Já as partes política e de cooperação do acordo dependerão da ratificação do texto pelos 27 Estados membros da UE. Incluem 49 artigos em diversas áreas estratégicas, como defesa, cibersegurança, ciência, tecnologia e inovação, direitos do consumidor e desenvolvimento sustentável.

“A Comissão Europeia está atualmente fazendo uma avaliação jurídica sobre a possibilidade de dividir o acordo ou não. Uma vez concluída a avaliação, a comissão tomará uma decisão e apresentará a proposta ao Conselho Europeu, que em seguida vota o acordo”, disse uma fonte europeia que acompanha a discussão de perto.

Os ministros de comércio da UE vão se reunir no domingo e na segunda-feira em Berlim, e poderiam discutir informalmente o “splitting”' no acordo com o Mercosul. O que é certo é que o ambiente político não é favorável ao acordo UE-Mercosul.

O presidente Jair Bolsonaro tem reputação muito ruim na Europa. Até mesmo a Alemanha, que sempre defendeu o tratado com o Mercosul, recuou ultimamente. Isso ocorre justamente quando está na presidência rotativa da UE.

“Até o governo alemão virou crítico do acordo UE-Mercosul por causa dos incêndios desastrosos e das enormes taxas de desmatamento na Amazônia”, disse a deputada Anna Cavazzini, do Partido Verde alemão.

A ministra da Agricultura alemã, Julia Klöckner, disse no começo do mês, à margem de uma reunião informal de ministros da agricultura europeus, que “nós, os ministros da Agricultura, estamos muito céticos [sobre a ratificação do acordo]. E posso realmente falar por praticamente todos os ministros aqui”.

Ministros da Agricultura europeus normalmente se colocam na defensiva. O ministro alemão da Economia, Peter Altmaier, foi mais prudente ao analisar os comentários recentes da chanceler Angela Merkel, que confessou ceticismo em relação ao acordo UE-Mercosul.

Conforme o ministro, as observações de Merkel não deveriam ser consideradas uma decisão concreta sobre os próximos passos no que diz respeito ao acordo. Lembrou que a decisão será tomada por todos os estados-membros da UE no Conselho Europeu.

No começo desta semana, o ministro alemão de Cooperação e Desenvolvimento, Gerd Müller, disse em um comunicado à imprensa: “Se você deseja importar soja, deve fornecer evidências de que não foi cultivada em áreas florestais desmatadas. Isso tira a pressão sobre as florestas tropicais e protege o nosso clima. Para fazer isso, também temos que olhar de perto a implementação dos requisitos de sustentabilidade, por exemplo, do acordo. Bruxelas deve garantir que os abrangentes compromissos de sustentabilidade acordados sejam implementados”.

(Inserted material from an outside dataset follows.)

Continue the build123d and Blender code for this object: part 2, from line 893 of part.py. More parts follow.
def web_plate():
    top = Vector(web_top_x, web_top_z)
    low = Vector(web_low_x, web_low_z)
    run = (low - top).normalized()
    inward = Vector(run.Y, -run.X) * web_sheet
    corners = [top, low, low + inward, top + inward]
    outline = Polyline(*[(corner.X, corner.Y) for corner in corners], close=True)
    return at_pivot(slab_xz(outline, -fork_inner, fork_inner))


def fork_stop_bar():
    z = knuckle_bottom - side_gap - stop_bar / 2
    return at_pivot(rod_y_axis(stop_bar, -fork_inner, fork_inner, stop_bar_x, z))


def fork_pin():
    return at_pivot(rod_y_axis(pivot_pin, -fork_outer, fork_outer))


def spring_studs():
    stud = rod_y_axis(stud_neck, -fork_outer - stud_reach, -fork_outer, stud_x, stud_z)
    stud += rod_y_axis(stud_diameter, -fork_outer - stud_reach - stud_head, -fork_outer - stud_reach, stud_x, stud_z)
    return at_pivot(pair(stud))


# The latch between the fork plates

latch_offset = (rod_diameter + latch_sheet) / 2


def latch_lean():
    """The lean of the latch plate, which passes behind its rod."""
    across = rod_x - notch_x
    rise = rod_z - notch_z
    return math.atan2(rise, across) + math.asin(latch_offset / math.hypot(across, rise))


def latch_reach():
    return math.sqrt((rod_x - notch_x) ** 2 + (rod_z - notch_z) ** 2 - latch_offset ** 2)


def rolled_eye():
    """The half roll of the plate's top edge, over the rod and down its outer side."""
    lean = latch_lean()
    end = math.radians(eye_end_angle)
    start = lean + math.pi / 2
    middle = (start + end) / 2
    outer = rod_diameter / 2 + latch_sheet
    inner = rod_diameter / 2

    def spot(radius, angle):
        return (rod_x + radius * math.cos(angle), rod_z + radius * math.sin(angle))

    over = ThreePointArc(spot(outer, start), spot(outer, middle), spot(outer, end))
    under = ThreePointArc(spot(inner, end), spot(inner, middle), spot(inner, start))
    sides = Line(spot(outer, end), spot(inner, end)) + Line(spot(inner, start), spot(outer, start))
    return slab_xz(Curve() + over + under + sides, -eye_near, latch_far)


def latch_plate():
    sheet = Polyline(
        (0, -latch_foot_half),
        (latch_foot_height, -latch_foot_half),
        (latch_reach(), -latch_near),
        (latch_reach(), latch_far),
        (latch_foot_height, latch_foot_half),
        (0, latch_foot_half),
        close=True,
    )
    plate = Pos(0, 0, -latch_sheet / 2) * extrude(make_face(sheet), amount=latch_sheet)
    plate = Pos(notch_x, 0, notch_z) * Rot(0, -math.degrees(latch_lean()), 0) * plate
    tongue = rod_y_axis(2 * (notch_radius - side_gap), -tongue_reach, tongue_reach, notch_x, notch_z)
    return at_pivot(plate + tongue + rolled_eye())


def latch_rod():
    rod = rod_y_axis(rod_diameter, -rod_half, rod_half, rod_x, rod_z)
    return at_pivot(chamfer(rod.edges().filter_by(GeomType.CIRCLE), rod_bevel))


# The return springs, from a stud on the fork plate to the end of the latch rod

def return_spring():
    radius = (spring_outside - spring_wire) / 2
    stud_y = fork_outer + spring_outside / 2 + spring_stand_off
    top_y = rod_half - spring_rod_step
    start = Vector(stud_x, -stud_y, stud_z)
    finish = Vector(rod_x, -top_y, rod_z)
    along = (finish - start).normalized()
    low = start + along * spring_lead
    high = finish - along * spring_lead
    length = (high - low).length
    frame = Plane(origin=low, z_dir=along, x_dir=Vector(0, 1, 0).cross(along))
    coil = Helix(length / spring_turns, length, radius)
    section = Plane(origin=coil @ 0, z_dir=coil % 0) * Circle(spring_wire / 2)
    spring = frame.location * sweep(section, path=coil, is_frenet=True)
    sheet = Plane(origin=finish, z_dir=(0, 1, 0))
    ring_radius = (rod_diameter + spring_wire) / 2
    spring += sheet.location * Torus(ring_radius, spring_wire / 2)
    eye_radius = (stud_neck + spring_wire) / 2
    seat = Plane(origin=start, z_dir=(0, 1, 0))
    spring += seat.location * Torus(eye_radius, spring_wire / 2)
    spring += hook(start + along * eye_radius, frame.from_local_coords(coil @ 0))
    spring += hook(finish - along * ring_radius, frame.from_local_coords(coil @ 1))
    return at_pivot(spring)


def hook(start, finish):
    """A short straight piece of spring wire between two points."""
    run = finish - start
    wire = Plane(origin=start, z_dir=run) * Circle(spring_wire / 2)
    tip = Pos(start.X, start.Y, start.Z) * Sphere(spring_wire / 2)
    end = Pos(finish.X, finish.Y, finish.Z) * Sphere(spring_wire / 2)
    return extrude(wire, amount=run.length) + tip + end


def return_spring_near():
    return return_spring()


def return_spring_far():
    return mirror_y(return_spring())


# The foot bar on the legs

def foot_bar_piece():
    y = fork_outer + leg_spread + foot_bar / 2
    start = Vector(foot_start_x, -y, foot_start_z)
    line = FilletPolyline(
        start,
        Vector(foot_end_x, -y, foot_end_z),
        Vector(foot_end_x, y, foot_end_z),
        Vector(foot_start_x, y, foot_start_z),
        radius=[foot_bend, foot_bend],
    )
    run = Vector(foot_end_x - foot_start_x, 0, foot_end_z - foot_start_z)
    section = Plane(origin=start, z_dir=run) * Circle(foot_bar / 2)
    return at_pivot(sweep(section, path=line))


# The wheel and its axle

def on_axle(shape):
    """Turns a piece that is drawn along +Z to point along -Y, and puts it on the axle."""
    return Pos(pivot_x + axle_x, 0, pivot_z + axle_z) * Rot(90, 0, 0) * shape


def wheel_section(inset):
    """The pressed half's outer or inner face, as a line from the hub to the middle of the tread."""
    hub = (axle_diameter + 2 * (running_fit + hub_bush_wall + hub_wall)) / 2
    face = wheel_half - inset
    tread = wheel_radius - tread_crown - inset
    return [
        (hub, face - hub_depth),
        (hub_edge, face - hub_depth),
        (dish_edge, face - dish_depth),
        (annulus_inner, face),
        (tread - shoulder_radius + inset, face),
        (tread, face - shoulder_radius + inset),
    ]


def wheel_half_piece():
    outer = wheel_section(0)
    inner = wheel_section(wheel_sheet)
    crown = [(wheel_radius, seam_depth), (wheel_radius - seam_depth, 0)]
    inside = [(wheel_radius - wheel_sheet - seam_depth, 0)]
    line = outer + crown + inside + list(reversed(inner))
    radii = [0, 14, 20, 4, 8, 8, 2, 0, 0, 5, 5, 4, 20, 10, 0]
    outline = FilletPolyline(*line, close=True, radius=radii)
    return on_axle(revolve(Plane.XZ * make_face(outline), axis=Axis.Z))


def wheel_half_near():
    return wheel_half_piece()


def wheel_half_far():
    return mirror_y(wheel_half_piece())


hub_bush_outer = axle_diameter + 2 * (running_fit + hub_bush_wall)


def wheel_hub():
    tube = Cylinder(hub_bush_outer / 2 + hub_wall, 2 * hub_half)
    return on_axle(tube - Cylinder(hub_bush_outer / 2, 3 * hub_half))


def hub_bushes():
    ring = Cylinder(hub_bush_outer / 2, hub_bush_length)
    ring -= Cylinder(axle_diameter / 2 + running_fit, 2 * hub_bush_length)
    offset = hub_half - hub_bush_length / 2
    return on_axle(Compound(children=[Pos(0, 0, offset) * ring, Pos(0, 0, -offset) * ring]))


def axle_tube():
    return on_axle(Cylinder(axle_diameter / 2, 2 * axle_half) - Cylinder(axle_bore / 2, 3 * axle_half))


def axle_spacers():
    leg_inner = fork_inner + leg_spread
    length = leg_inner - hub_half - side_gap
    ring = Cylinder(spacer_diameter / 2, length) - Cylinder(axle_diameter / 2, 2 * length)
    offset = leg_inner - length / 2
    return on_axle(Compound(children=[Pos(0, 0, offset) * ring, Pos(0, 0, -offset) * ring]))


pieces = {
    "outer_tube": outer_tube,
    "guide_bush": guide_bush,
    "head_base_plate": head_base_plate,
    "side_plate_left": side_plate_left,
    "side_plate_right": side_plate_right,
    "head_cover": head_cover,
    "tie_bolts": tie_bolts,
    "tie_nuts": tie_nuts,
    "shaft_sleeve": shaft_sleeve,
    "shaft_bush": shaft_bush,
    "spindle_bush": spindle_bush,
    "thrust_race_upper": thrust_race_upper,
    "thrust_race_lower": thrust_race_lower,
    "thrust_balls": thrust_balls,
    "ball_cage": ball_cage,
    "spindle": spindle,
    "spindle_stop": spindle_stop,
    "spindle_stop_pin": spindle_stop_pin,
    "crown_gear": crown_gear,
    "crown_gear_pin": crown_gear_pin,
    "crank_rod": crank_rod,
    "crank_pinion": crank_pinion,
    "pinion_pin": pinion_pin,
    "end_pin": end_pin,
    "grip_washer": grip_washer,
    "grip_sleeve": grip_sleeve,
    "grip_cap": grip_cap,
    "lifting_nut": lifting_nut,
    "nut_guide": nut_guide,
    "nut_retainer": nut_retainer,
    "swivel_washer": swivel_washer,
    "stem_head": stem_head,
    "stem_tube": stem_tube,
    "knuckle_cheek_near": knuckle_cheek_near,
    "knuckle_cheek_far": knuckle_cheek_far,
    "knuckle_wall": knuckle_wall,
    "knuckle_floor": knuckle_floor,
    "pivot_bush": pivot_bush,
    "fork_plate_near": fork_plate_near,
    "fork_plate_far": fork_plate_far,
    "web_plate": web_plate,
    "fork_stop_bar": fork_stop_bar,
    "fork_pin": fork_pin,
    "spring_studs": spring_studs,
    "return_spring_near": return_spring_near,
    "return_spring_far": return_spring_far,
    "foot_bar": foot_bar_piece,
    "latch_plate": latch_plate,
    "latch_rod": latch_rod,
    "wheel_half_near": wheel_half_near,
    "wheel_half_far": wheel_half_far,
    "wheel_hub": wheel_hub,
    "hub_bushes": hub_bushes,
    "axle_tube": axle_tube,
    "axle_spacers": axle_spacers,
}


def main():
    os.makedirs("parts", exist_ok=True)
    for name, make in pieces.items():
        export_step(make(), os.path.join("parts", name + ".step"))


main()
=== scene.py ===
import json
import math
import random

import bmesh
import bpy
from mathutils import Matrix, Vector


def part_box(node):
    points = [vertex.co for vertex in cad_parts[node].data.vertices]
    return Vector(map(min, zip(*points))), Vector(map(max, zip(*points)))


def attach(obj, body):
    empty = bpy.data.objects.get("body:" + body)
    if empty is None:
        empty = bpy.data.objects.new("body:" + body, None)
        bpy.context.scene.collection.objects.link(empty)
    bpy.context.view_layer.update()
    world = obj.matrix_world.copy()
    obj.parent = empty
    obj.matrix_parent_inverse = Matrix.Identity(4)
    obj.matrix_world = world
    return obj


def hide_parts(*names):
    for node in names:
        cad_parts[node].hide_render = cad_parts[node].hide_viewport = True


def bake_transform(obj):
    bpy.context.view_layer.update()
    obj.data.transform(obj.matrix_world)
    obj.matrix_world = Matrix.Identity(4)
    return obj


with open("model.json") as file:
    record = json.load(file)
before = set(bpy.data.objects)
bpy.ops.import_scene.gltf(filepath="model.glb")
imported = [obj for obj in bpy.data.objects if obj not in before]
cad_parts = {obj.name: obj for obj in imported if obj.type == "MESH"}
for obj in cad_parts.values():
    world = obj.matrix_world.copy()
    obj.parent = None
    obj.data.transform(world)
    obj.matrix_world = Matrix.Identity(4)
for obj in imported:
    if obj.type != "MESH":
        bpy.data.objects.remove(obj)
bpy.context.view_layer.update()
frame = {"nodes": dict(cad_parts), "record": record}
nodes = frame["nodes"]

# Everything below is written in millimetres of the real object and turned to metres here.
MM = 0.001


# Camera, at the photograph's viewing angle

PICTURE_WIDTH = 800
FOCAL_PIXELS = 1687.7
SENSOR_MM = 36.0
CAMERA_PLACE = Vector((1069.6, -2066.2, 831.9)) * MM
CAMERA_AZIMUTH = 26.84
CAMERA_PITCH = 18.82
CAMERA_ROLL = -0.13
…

Na Comissão Europeia, a posição no momento, segundo um alto funcionário, é de que a revisão jurídica do acordo com mais de mil páginas seja concluída em outubro. E só depois o “splitting”' será examinado no acordo.

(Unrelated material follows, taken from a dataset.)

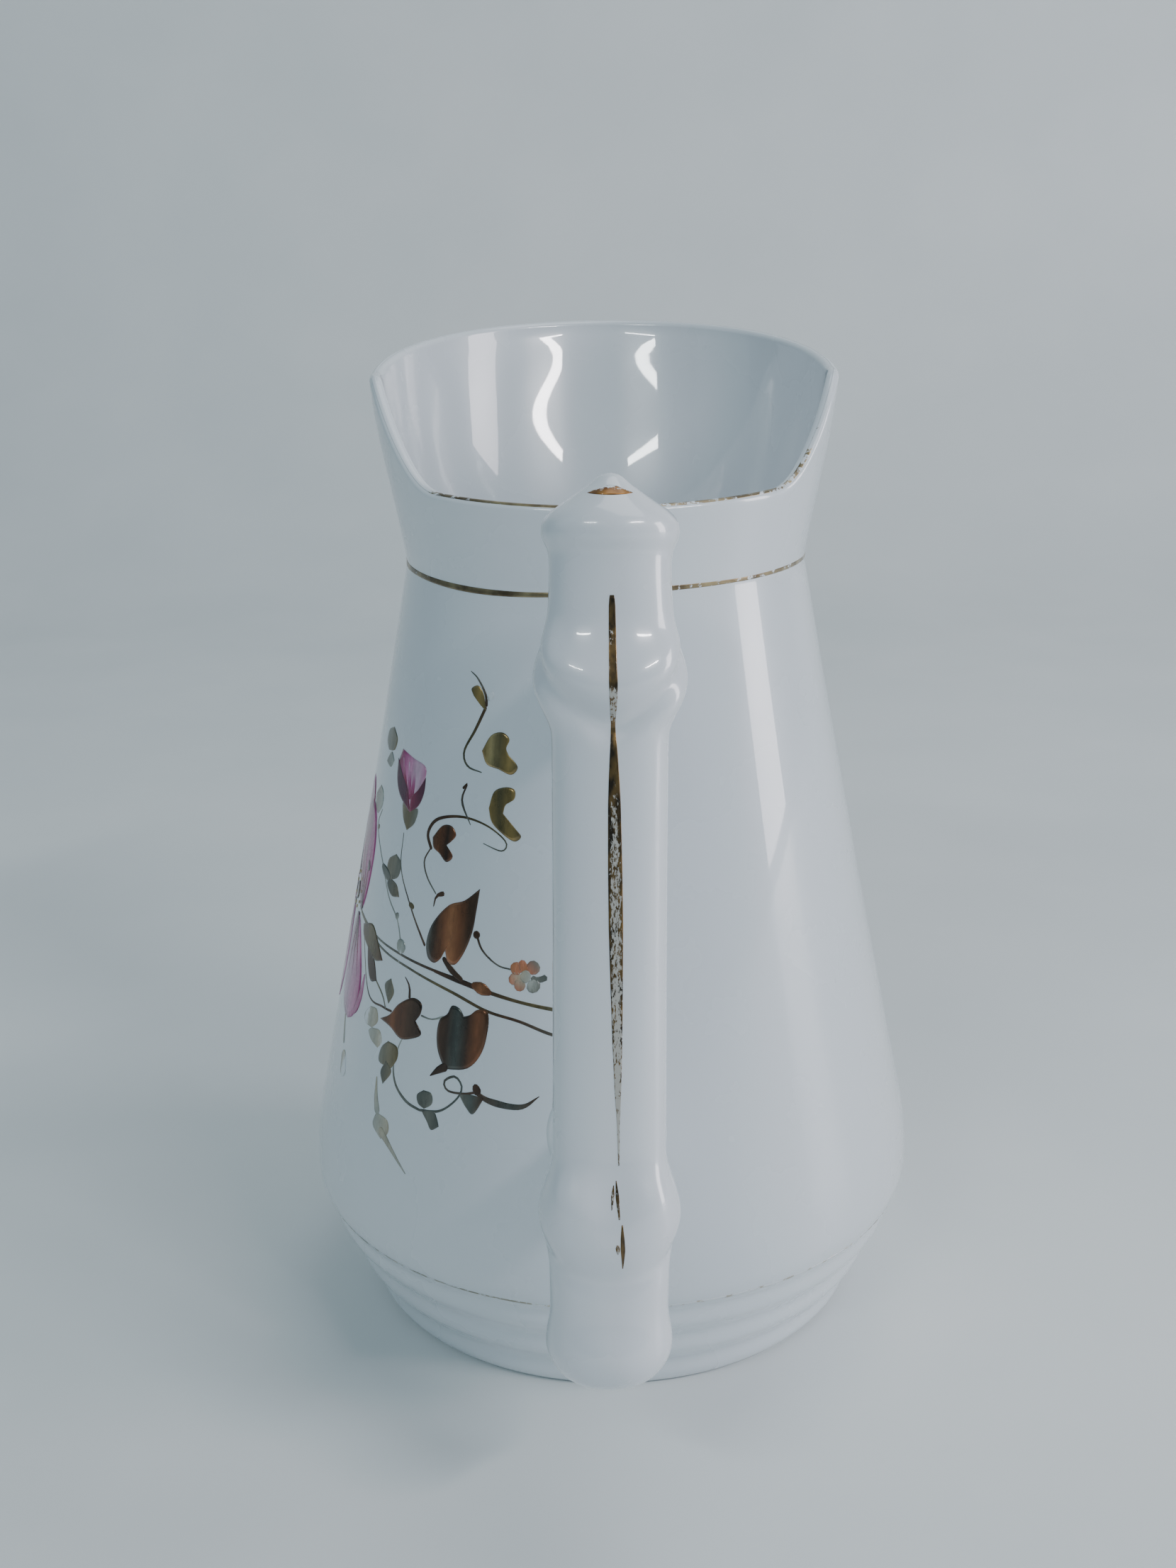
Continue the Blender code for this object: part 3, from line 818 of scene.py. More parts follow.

Já fonte do Mercosul nota que há pontos pendentes na revisão do acordo, mas nada que exija uma negociação no momento.

Recentemente, um representante do Serviço Europeu para a Ação Externa afirmou no Parlamento Europeu que o texto do acordo ainda pode sofrer alterações por se encontrar em processo de escrutínio jurídico-linguístico. Depois de feita a revisão, haverá a tradução para 23 idiomas e apresentação ao conselho, mas somente no início de 2021. Ou seja, quando Portugal terá então a presidência rotativa da UE.

Quando questionado por um parlamentar se a Comissão Europeia pretende dividir o acordo, o funcionário respondeu que é muito cedo para dizer, e Bruxelas examina caso a caso. A UE já fez essa separação em acordos com o Vietnã e com Cingapura, também para acelerar a aplicação da parte comercial.